Come ti educo il popolo.

In Cina il problema dell’assopimento l’hanno risolto alla radice. Agli imputati spesso è negato il diritto ad avere un legale e quando viene concesso ha tempo due o tre giorni per preparare la difesa. I processi sono sommari, con testimonianze fasulle o confessioni estorte agli imputati sotto tortura e si concludono con esecuzioni pubbliche dalle evidenti finalità “pedagogiche”. Bisogna far capire ai cittadini che la corruzione è una cosa brutta, sporca e cattiva? Semplice, si prende un funzionario corrotto e lo s’impala. Le disastrose alluvioni degli ultimi anni sono causate, tra l’altro, dalla spoliazione delle colline? Banale, si giustizia chi appicca il fuoco alle foreste per dissuadere eventuali piromani. E così via, per un totale di 68 reati, tutti punibili con la pena capitale, normalmente eseguita con un colpo di pistola alla nuca, tra cui troviamo l’uccisione di tigri, la vendita di fatture false, il contrabbando di macchine, il commercio di pelli di panda giganti, il furto di mucche, cavalli e cammelli. 
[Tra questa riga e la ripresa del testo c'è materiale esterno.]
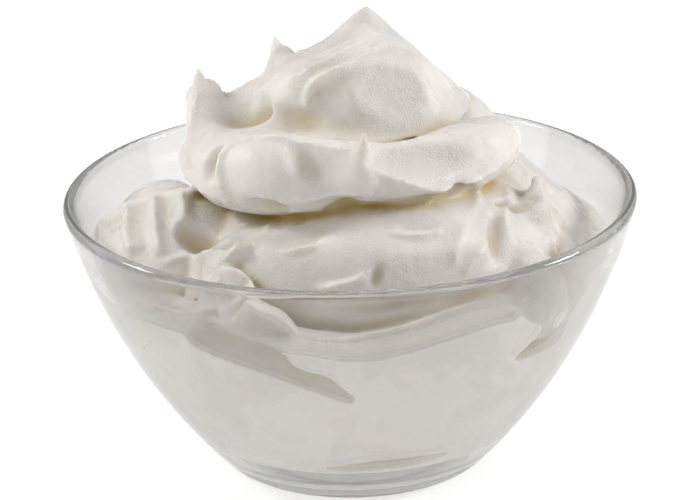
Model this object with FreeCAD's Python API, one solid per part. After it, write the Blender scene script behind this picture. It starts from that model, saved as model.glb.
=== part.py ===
import FreeCAD, Part
import math
import os

# A clear glass dessert bowl, heaped with yogurt that was spooned in three loose turns.
# Millimetres; the bowl stands on z = 0 around the z axis and -y is the front.

# glass bowl
bowl_diameter = 140.0
bowl_height = 68.0
wall = 2.8
floor_thickness = 4.0
foot_radius = 32.7
wall_bow = 4.8
inner_corner = 9.0
foot_edge = 2.6
recess_radius = 24.0
recess_depth = 0.9
recess_slope = 3.0

# yogurt
fit_gap = 0.05
heap_rise = 44.5
crown_x = 4.6
crown_y = 2.0
crown_slope = 1.0
crown_point = 0.8
lower_tier_half = 43.0
lower_tier_thick = 22.0
upper_tier_half = 36.0
upper_tier_thick = 12.0
fill_level = 46.0
middle_level = 61.0
shoulder_level = 68.0

# fineness of the yogurt's surface
spokes = 96
corner_rings = 3
wall_rings = 5
heap_rings = 41
core_height = 50.0
lowest_hollow = 33.0

# The folds are drawn for a bowl of these sizes and stretch along with the ones above.
drawn_radius = 70.0
drawn_height = 68.0
drawn_rise = 44.5
stretch = bowl_diameter / 2.0 / drawn_radius


# small vector sums
def add(a, b, times=1.0):
    return (a[0] + b[0] * times, a[1] + b[1] * times, a[2] + b[2] * times)


def minus(a, b):
    return (a[0] - b[0], a[1] - b[1], a[2] - b[2])


def dot(a, b):
    return a[0] * b[0] + a[1] * b[1] + a[2] * b[2]


def cross(a, b):
    return (a[1] * b[2] - a[2] * b[1], a[2] * b[0] - a[0] * b[2], a[0] * b[1] - a[1] * b[0])


def unit(a):
    size = math.sqrt(dot(a, a)) or 1.0
    return (a[0] / size, a[1] / size, a[2] / size)


def mix(a, b, share):
    return tuple(p + (q - p) * share for p, q in zip(a, b))


def place(x, y, z):
    """A drawn position, moved to the bowl's own size."""
    if z < drawn_height:
        return (x * stretch, y * stretch, z * bowl_height / drawn_height)
    return (x * stretch, y * stretch, bowl_height + (z - drawn_height) * heap_rise / drawn_rise)


# the wall's middle line is one arc from the foot to the middle of the lip
foot = (foot_radius, 0.0)
lip = (bowl_diameter / 2.0 - wall / 2.0, bowl_height - wall / 2.0)
chord = math.hypot(lip[0] - foot[0], lip[1] - foot[1])
middle_arc = (chord * chord / 4.0 + wall_bow * wall_bow) / (2.0 * wall_bow)
across = ((lip[1] - foot[1]) / chord, -(lip[0] - foot[0]) / chord)
centre_r = (foot[0] + lip[0]) / 2.0 - across[0] * (middle_arc - wall_bow)
centre_z = (foot[1] + lip[1]) / 2.0 - across[1] * (middle_arc - wall_bow)
outer_arc = middle_arc + wall / 2.0
inner_arc = middle_arc - wall / 2.0


def arc_radius(arc, z):
    return centre_r + math.sqrt(arc * arc - (z - centre_z) ** 2)


def arc_point(arc, r, z):
    """The point of an arc that lies in the direction of (r, z) from its centre."""
    reach = math.hypot(r - centre_r, z - centre_z)
    return (centre_r + (r - centre_r) * arc / reach, centre_z + (z - centre_z) * arc / reach)


def corner_centre(arc, radius, flat):
    """Centre of the round that touches a flat and, from inside, an arc."""
    z = flat + radius
    return (centre_r + math.sqrt((arc - radius) ** 2 - (z - centre_z) ** 2), z)


def point(r, z):
    return FreeCAD.Vector(r, 0.0, z)


def line(a, b):
    return Part.LineSegment(point(*a), point(*b)).toShape()


def arc(a, b, c):
    return Part.Arc(point(*a), point(*b), point(*c)).toShape()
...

Non esistono dati certi sulle esecuzioni perché le autorità cinesi non pubblicano alcuna statistica ed è assai probabile che siano parecchie migliaia le persone condannate a morte. Un uso così massiccio di metodi cruenti nell’esercizio della giustizia ha anche ragioni di carattere politico. È da un po’ che la Cina sta attraversando una fase di profondi mutamenti, caratterizzati da una miscela esplosiva di capitalismo selvaggio e dittatura comunista. L’incredibile e diseguale sviluppo di questi anni – con tassi di crescita a due cifre – ha allargato la forbice tra ricchi e poveri, con un inevitabile aumento delle tensioni sociali e dell’illegalità di massa e il governo non ha saputo rispondere che con la forca. 

Amnesty International e poche altre voci, da decenni, denunciano questa situazione, mentre assai più morbido appare l’atteggiamento di molti governi nazionali che per eccesso di realpolitik distolgono lo sguardo da Pechino: l’assegnazione dei Giochi Olimpici del 2008 ci sembra un’ulteriore prova della cecità di molti.